Level 6 is perhaps the simplest and most complex of all the layers, fundamental and omnipresent. Bazerman describes it as how all language usage draws upon the “available resources of language” (88) to form the meaning carried within it, while not specifically referencing any particular text or drawing attention to this intertextuality. Language changed over time and with context, and this level refers to how texts exist within their particular contexts of language, even when the setting is not intentionally used or commented on. Minecraft Youtube content has a lot of genre-specific language, as mentioned above, but so does the internet more broadly, and this point in time.

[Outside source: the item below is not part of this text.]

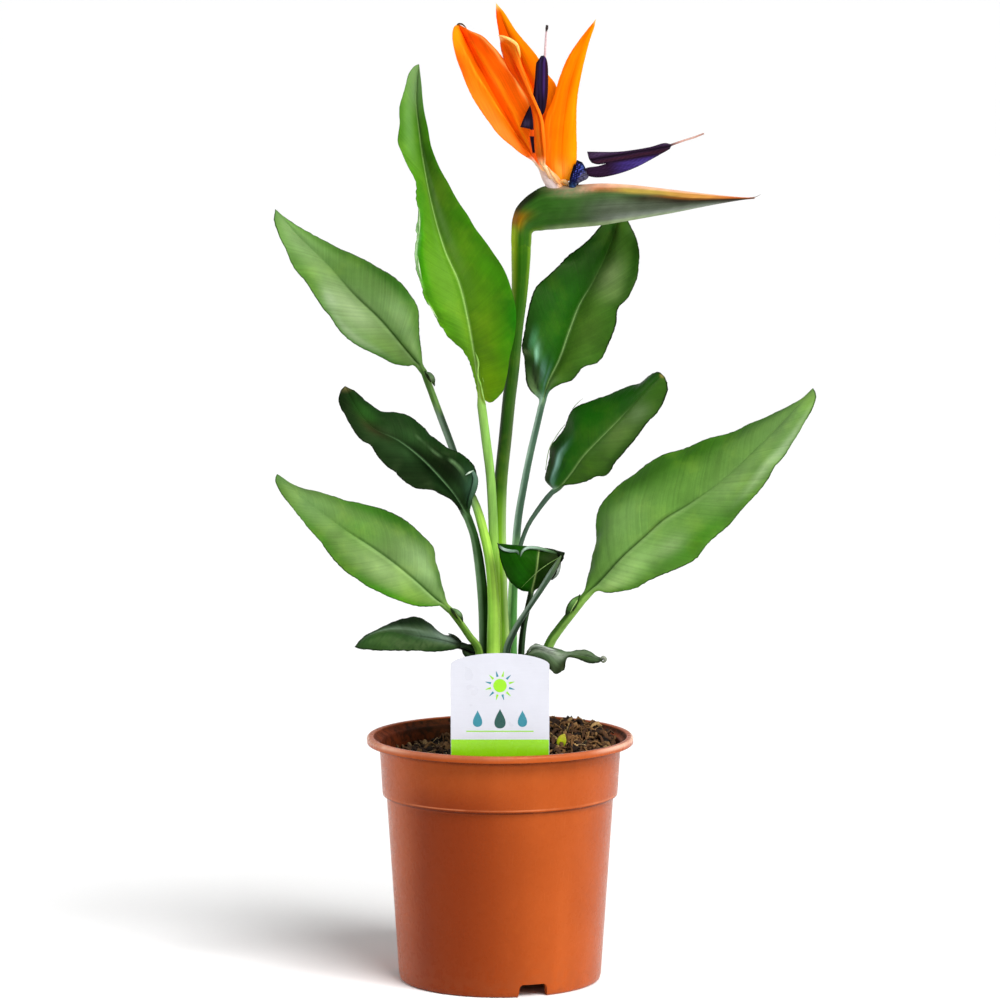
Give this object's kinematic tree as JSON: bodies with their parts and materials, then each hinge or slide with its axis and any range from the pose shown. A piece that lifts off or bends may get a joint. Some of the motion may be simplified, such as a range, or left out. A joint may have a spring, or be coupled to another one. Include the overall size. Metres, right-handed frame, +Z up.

Phrases used within Parkour Civilization and Skyblock Kingdoms come from this context and reference countless other pieces of text in doing so, carrying their own histories with the words to the final product. These two pieces of media are firmly anchored in their time because of what language they use and what ideas they echo. Even when not consciously done, clips and examples from either work are identifiable as Minecraft videos from the 2020s due to the language used.
And with that, all of Bazerman’s levels are described-- from the most specific levels of direct quotation as argument, to the most vague and unnoticeable context and environment of language used.